Cristina
Azevedo – Jornal de Notícias, opinião
A
verdade é simples e límpida como são as coisas simples: José Sócrates teve
coragem em recusar a alteração de uma medida de coação que, sob todos os
ângulos do seu bem-estar humano e pessoal, era mais confortável.
Ainda
sem saber se será pronunciado e julgado, José Sócrates apenas eleva a fasquia
da sua defesa e se expõe mais à dureza dos efeitos de uma eventual derrota
nesta difícil averiguação legal por que passa.
E
nestas condições agir assim é ter coragem!
Se,
como se pode ler no Comunicado do Ministério Público "subsiste ainda de
forma significativa, o perigo de perturbação do inquérito - de perturbação da
recolha e da conservação da prova - mantendo-se também, ainda que de forma mais
diminuta, o perigo de fuga", perigos esses que poderiam apenas ser
controlados via controlo eletrónico remoto, então assumir a permanência numa
cela fisicamente vigiada, como prova de integridade, é ter coragem!
E
isto é assim, independentemente do desfecho que todo o caso venha a ter. O que,
em minha opinião, torna triste, pouco inspirador e quase cobarde o discurso
público que a propósito nos invadiu.
Nunca
a frase "à justiça o que é da justiça" e "à política o que é da
política" foi tão insipidamente usada.
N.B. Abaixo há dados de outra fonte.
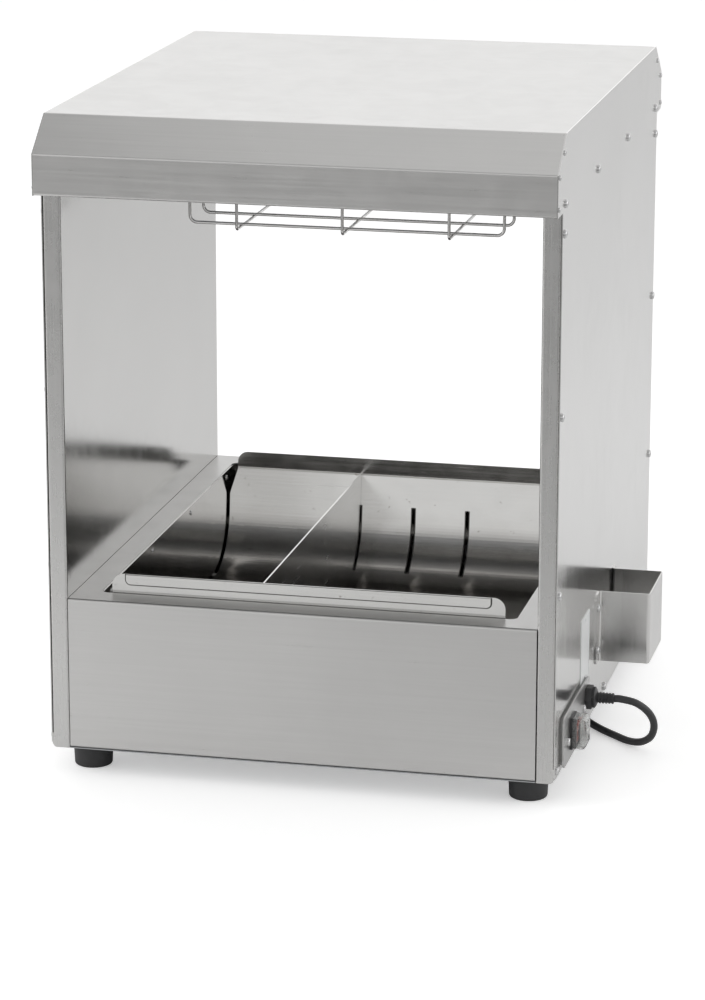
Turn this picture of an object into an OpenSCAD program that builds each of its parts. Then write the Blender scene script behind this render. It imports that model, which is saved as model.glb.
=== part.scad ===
// Counter-top chip warmer: a heated well with a lift-out pan under a hood with two quartz lamps.
// X runs to the right of the server, Y to the back and Z up. The table is z = 0.

/* [Overall size] */
// Width across the two side skins
body_w = 480; // [460:5:520]
// Depth of the side walls, front to back
body_d = 550; // [530:5:590]
// Height from the table to the flat top of the hood
body_h = 625; // [600:5:660]
// Height of the deck above the table
deck_h = 171.5; // [166:0.5:180]
// Thickness of the folded stainless sheet
sheet_t = 1; // [0.8:0.1:1.2]
// Radius on the outside of each fold
fold_r = 2.5; // [2:0.5:4]

/* [Hood] */
// How far the hood stands out past the side walls, front and back
hood_over = 26; // [20:1:32]
// Height of the upright hood fascia
fascia_h = 38; // [34:1:44]
// Depth of the sloped hood band, seen from above
slope_d = 39.5; // [34:0.5:46]
// Height of the sloped hood band
slope_h = 31; // [26:1:36]
// Width of the folded flanges inside the hood
hood_flange = 12; // [10:1:14]

/* [Side walls] */
// Width of each post face at the front and back of a side wall
post_w = 18; // [16:1:22]
// Width of the flanges that the side skins are screwed to
post_flange = 16; // [14:1:20]
// Radius of the outer bottom corner of each post
post_corner_r = 4; // [2:0.5:6]
// Gap between the table side of the skin and the bottom of the post
skin_lift = 3; // [2:0.5:5]

/* [Base and well] */
// Height of the feet, which is also the height of the base above the table
foot_h = 25; // [20:1:30]
// Distance from the side of the body to the end of the well opening
well_end = 42; // [38:1:50]
// Distance from the front or back of the body to the well opening
well_edge = 28; // [24:1:36]
// Corner radius of the well opening in the deck
well_corner_r = 8; // [5:1:12]
// Height of the well floor above the base floor
well_lift = 20; // [15:1:26]
// Depth of the turned-down flange at each end of the well opening
well_flange = 16; // [14:1:20]
// Width of the turned-in flange under the front and back panels
shell_flange = 14; // [12:1:18]

/* [Pan and divider] */
// Depth of the pan floor below the deck, measured to its underside
pan_depth = 99; // [92:1:102]
// Height of the pan lips above the deck
pan_lip_h = 18.5; // [15:0.5:22]
// Height of the fold below each lip above the deck
pan_rim = 2.5; // [1:0.5:4]
// Gap between the front lip and the front edge of the well opening
pan_lip_gap = 1.5; // [1:0.5:4]
// Gap between the back lip and the back edge of the well opening
pan_back_gap = 22; // [16:1:26]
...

E até mal usada. Porque afinal, que
ato político maior pode haver do que o exercício pleno da liberdade individual
em nome de princípios e convicções que nos deviam pôr a todos a refletir e a
discutir.
Ou
todos os portugueses se sentem confortáveis com um sistema que pode prender até
um ano para investigar, que pode deixar alegadamente mais de seis meses o
arguido sem ter conhecimento do processo?
E,
no entanto, só se ouvem declarações de piedosa inocuidade, como se o tema fosse
incolor, inodoro e pianíssimo.
Eu,
por mim, acho que o tema dá pano para mangas e acho que o ato corajoso de José
Sócrates é uma boa deixa para a discussão.
E
acho também que poderíamos ganhar coletivamente se o discutíssemos com
propriedade.
Pena
é que à direita e à esquerda, um discurso medroso e politicamente correto nos
desmobilize de uma cidadania ativa e responsável, que tenha opinião e não tenha
medo das palavras ou dos atos. E muito menos medo tenha de os adjetivar!